Mi chiedo da sempre e non ho ancora la risposta a che servono le preghiere se non cambiano niente e nessuno, se Tu non puoi fare niente o non senti, non vedi o se sei l’invenzione di una mente superiore, inimmaginabile o sei Tu che hai inventato Te stesso? Io, che ho sempre scritto d’un fiato giorno dopo giorno, ora improvvisamente mi fermo con la mano sospesa e lo sguardo fisso sul vuoto, è nel vuoto che Ti cerco.
Il pane perduto di Edith Bruck, edito da La nave di Teseo (2021), è il libro di una vita. Edith Bruck (nome d’arte di Edith Steinschreiber), scrittrice e poetessa ungherese naturalizzata italiana, decide, a 89 anni, di ripercorrere in poco più di 120 pagine la sé bambina nel villaggio natale, la paura e l’incomprensione di fronte alla discriminazione crescente, l’orrore della deportazione e infine la ricostruzione apparentemente impossibile di un’esistenza fino al raggiungimento di un nuovo precario equilibrio. La piccola Ditke (diminutivo con cui Edith Bruck si riferisce a sé stessa bambina) cresce a Tiszabercel, piccolo villaggio ungherese, ultima di sei figli. A 13 anni, nella primavera del 1944, viene deportata. Nei campi perde la madre, il padre e il fratello, salvandosi lei sola insieme alla sorella maggiore Judith, con cui manterrà per tutta la vita un legame viscerale. Il tentativo di integrazione nella realtà del dopoguerra si rivela in larghissima parte doloroso e fallimentare, per l’incapacità dei familiari di Edith di ricostruire il rapporto precedente alla deportazione e per l’estraneità che la giovane sente nei confronti di un mondo di cui non fa più parte. Dopo una serie estenuante di peregrinazioni senza sbocco, dalla Cecoslovacchia, dove risiedono altre due sorelle di Edith, al neonato Israele, a svariate capitali europee, l’Italia si rivela essere finalmente un luogo di approdo stabile, dove Edith ricostruisce la sua identità persa e incontra l’amore della sua vita, il poeta e regista Nelo Risi. Il libro si conclude con una toccante e imprevedibile lettera a Dio, che sancisce la fine della personale riflessione esistenziale dell’autrice.

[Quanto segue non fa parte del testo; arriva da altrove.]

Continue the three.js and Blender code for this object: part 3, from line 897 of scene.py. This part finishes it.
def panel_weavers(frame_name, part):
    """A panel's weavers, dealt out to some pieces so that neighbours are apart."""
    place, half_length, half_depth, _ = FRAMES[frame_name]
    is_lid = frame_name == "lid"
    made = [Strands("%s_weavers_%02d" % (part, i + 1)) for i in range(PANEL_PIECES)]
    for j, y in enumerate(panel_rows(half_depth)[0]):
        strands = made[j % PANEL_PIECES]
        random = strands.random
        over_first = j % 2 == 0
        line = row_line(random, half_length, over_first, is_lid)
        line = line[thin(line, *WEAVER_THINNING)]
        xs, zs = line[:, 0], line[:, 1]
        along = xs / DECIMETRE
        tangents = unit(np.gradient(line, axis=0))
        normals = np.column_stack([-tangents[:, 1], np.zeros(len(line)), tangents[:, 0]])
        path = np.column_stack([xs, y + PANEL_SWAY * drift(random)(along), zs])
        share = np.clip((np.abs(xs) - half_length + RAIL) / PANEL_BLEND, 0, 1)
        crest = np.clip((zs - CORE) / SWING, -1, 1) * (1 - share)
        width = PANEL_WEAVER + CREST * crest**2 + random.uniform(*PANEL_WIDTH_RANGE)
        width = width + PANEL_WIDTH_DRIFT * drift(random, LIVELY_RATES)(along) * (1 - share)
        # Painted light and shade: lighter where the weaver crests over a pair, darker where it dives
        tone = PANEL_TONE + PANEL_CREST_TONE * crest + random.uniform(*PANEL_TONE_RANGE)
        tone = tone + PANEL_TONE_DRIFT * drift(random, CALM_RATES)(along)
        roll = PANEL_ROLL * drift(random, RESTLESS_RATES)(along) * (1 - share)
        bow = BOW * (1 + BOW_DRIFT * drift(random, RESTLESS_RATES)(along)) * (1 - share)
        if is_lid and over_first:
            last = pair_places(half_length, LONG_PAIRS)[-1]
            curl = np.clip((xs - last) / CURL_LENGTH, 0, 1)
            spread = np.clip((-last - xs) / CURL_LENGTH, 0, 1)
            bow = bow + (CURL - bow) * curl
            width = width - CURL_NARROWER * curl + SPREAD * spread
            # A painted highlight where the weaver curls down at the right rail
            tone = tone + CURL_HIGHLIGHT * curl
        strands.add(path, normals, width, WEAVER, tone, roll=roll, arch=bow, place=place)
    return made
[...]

Di fronte a questo tipo di storie, è difficile giudicare il libro come semplicemente libro, scorporandolo dal suo contenuto che, in quanto vita vissuta, è al di fuori di ogni giudizio di valore. La storia di Edith Bruck viene da lei raccontata con una leggerezza disarmante, tagliente per la semplicità assoluta. La Bruck sceglie una spontaneità e sincerità commoventi, sia quando ricorda con parole cariche di affetto e nostalgia la sua infanzia per troppo poco tempo serena, sia mentre rievoca le atrocità del campo di concentramento, ricordate con la nitidezza di una bambina di tredici anni segnata a vita, sia durante il racconto della tragica difficoltà di integrarsi nuovamente nella normalità dopo esserne vissuti completamente al di fuori ed essere stati privati di tutto.

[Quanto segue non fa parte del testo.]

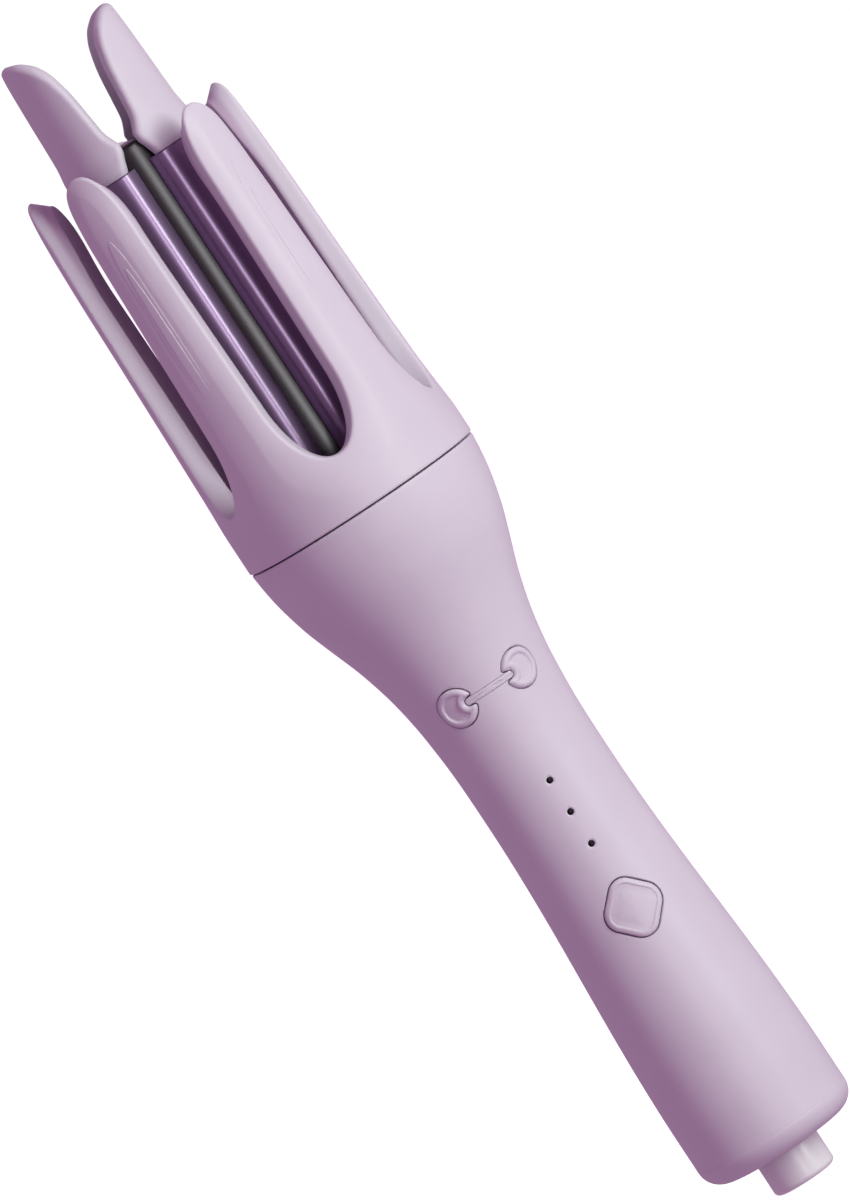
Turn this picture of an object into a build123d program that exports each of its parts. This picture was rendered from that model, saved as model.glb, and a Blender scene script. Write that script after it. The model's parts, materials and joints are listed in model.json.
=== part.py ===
from build123d import *
import os
from math import acos, cos, pi, radians, sin, sqrt, tan

os.makedirs("parts", exist_ok=True)

# Automatic hair curler, standing on its cord gland with the head up and the buttons facing -Y.

# Handle
GLAND_R = 8.75
GLAND_HEIGHT = 9.7
END_FACE = 10.0
END_ROUNDING = 5.9
END_CAP_TOP = 16.0
BUTT_R = 21.9
BUTT_Z = 25.0
WAIST_R = 18.1
WAIST_Z = 118.0
RIM_Z = 203.0
RIM_STEP = 0.2
FLARE_LENGTH = 55.0
WALL = 2.3

# Head
HEAD_R = 33.1
TIP_TAPER = 3.5
HEAD_LENGTH = 108.0
SLOT_COUNT = 5
SLOT_RISE = 15.3
SLOT_HALF = 11.8
SLOT_CURVE = 19.8
CAGE_BORE_R = 25.8
LINER_WALL = 2.7

# Rotor
LOBE_R = 17.5
LOBE_DEPTH = 4.7
LOBE_RISE = 8.0
LOBE_LENGTH = 93.5
GROOVE_HALF = 2.4
SHOULDER_HALF = 5.2
CORE_PROUD = 3.5
CORE_CAP = 2.8
EAR_PROUD = 0.8
EAR_LENGTH = 38.5
COLLAR_GAP = 1.5
SHAFT_R = 5.0
SHAFT_BORE_R = 3.0

# Gearing
MODULE = 0.6
WHEEL_TEETH = 34
PINION_TEETH = 12
TOOTH_THINNING = 0.2
GEAR_DEPTH = 14.5
GEAR_WIDTH = 5.0

# Controls
POWER_Z = 82.5
POWER_SIDE = 13.8
DIRECTION_DROP = 55.0
DIRECTION_R = 5.15
DIRECTION_ANGLE = 29.0
NOTCH_R = 1.25
LED_HEIGHTS = [101.5, 111.0, 120.4]

# Clearances
RUNNING_FIT = 0.05
TURNING_GAP = 0.3
BUTTON_GAP = 0.35
SEAM = 0.4
LID_GAP = 0.1

# Places and sizes that follow from the values above
RIM_R = HEAD_R - RIM_STEP
TIP_R = HEAD_R - TIP_TAPER
HEAD_TOP = RIM_Z + HEAD_LENGTH
SLOT_STEP = 360 / SLOT_COUNT
SLOT_FLOOR = RIM_Z + SLOT_RISE
CORE_R = LOBE_R - LOBE_DEPTH
EAR_R = LOBE_R + EAR_PROUD
COLLAR_R = CAGE_BORE_R - COLLAR_GAP
LOBE_BASE = RIM_Z + LOBE_RISE
LOBE_TOP = LOBE_BASE + LOBE_LENGTH
CORE_TOP = LOBE_TOP + CORE_PROUD
CAP_TOP = CORE_TOP + CORE_CAP
EAR_TOP = LOBE_TOP + EAR_LENGTH
GEAR_Z = RIM_Z - GEAR_DEPTH
DIRECTION_Z = RIM_Z - DIRECTION_DROP
SEAM_TOP = RIM_Z + SEAM / 2
SEAM_LOW = RIM_Z - SEAM / 2
PLATE_Z = SEAM_LOW - 5.8
PLATE_TOP = PLATE_Z + 3.0
RING_TOP = SEAM_TOP + 5.7
FRAME_TOP = GEAR_Z - 2.0
FRAME_Z = FRAME_TOP - 2.5
CENTRE_DISTANCE = MODULE * (WHEEL_TEETH + PINION_TEETH) / 2 + 0.1


def save(node, shape):
    export_step(Compound(label=node, children=list(shape.solids())), f"parts/{node}.step")


def tube(outer, inner, low, high):
    ring = Circle(outer) - Circle(inner)
    return extrude(Pos(0, 0, low) * ring, high - low)


def rod(radius, low, high, x=0.0, y=0.0):
    return extrude(Pos(x, y, low) * Circle(radius), high - low)


def block(x0, x1, y0, y1, z0, z1):
    centre = Pos((x0 + x1) / 2, (y0 + y1) / 2, (z0 + z1) / 2)
    return centre * Box(x1 - x0, y1 - y0, z1 - z0)


def cross_rod(radius, x, z, y0, y1):
    face = Plane(origin=(x, y0, z), x_dir=(1, 0, 0), z_dir=(0, 1, 0)) * Circle(radius)
    return extrude(face, y1 - y0)


def facing(azimuth, height, distance):
    turn = radians(azimuth)
    outward = Vector(sin(turn), -cos(turn), 0)
    return Plane(
        origin=outward * distance + Vector(0, 0, height),
        x_dir=(cos(turn), sin(turn), 0),
        z_dir=outward,
    )


# The handle swells towards the butt along half a cosine wave and flares to the rim in six steps.
def handle_solid(inset):
    edge = []
    for step in range(7):
        share = (1 + cos(pi * step / 6)) / 2
        height = BUTT_Z + (WAIST_Z - BUTT_Z) * step / 6
        edge.append((WAIST_R + (BUTT_R - WAIST_R) * share - inset, height))
    for step, share in enumerate([0.095, 0.21, 0.392, 0.628, 0.838, 0.96]):
        height = RIM_Z - FLARE_LENGTH * (1 - step / 5.5)
        edge.append((WAIST_R + (RIM_R - WAIST_R) * share - inset, height))
    edge.append((RIM_R - inset, RIM_Z + 1))
    low = (BUTT_R - inset, END_FACE)
    lines = Line((0, END_FACE), low)
    lines += Line(low, edge[0])
    lines += Spline(edge, tangents=[(0, 1), (0.05, 1)])
    lines += Line(edge[-1], (0, RIM_Z + 1))
    lines += Line((0, RIM_Z + 1), (0, END_FACE))
    return revolve(Plane.XZ * make_face(lines), Axis.Z)


outer_form = handle_solid(0)
inner_form = handle_solid(WALL)


# ---- Handle shells -------------------------------------------------------------------------
BOSS_X = 12.5
BOSS_HEIGHTS = [45.0, 132.0]
LEDGE_R = 24.5
BOARD_Y = 2.0
BOARD_HALF = 8.5
KEY_BOARD_Y = -7.6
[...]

Ciò che colpisce è che la donna autrice di 89 anni guarda agli accadimenti della sua vita con la stessa incredulità della sé bambina. Non è ognuno libero di essere quello che è se non nuoce a nessuno? Questa è la domanda così banale, eppure irrisolvibile, che sembra condensare la riflessione di Edith Bruck. Da una parte, una vita passata nel tentativo di razionalizzare e perdonare il passato; dall’altra, l’impossibilità di comprendere e lo sgomento di fronte al male immotivato. E, in questo senso, l’ultima lettera a Dio è la necessaria conclusione alla meditazione autobiografica di Edith Bruck. Una lettera intima, profonda, che con le solite parole purissime dell’autrice si rivolge a un Dio con una fede commovente ma carica di irrisolvibili interrogativi.
Il pane perduto è un libro breve, che si legge d’un fiato, in un paio di giorni al massimo e senza alcuno sforzo. Il lettore è senza dubbio invogliato a continuare e finire la lettura e questo è tutto ciò, in fondo, che si dovrebbe chiedere da un libro. Allo stesso tempo, è una scrittura semplice, sicuramente in modo voluto, la cui qualità principale è senz’altro il contenuto; è un libro piacevole e scorrevole, ma che, almeno ai miei occhi acerbi, non spicca davvero per la qualità letteraria intrinseca. Nonostante ciò, è un libro da leggere, avere e regalare. Per la purezza delle parole, per il senso di vita che traspare.
Perché potrebbe vincere: perché è una storia senza tempo, necessaria da conoscere, raccontata con parole pure e intrise di vita. Parla a ciascuno di noi, direttamente. Ci rende tutti responsabili. E penso ce ne sia bisogno.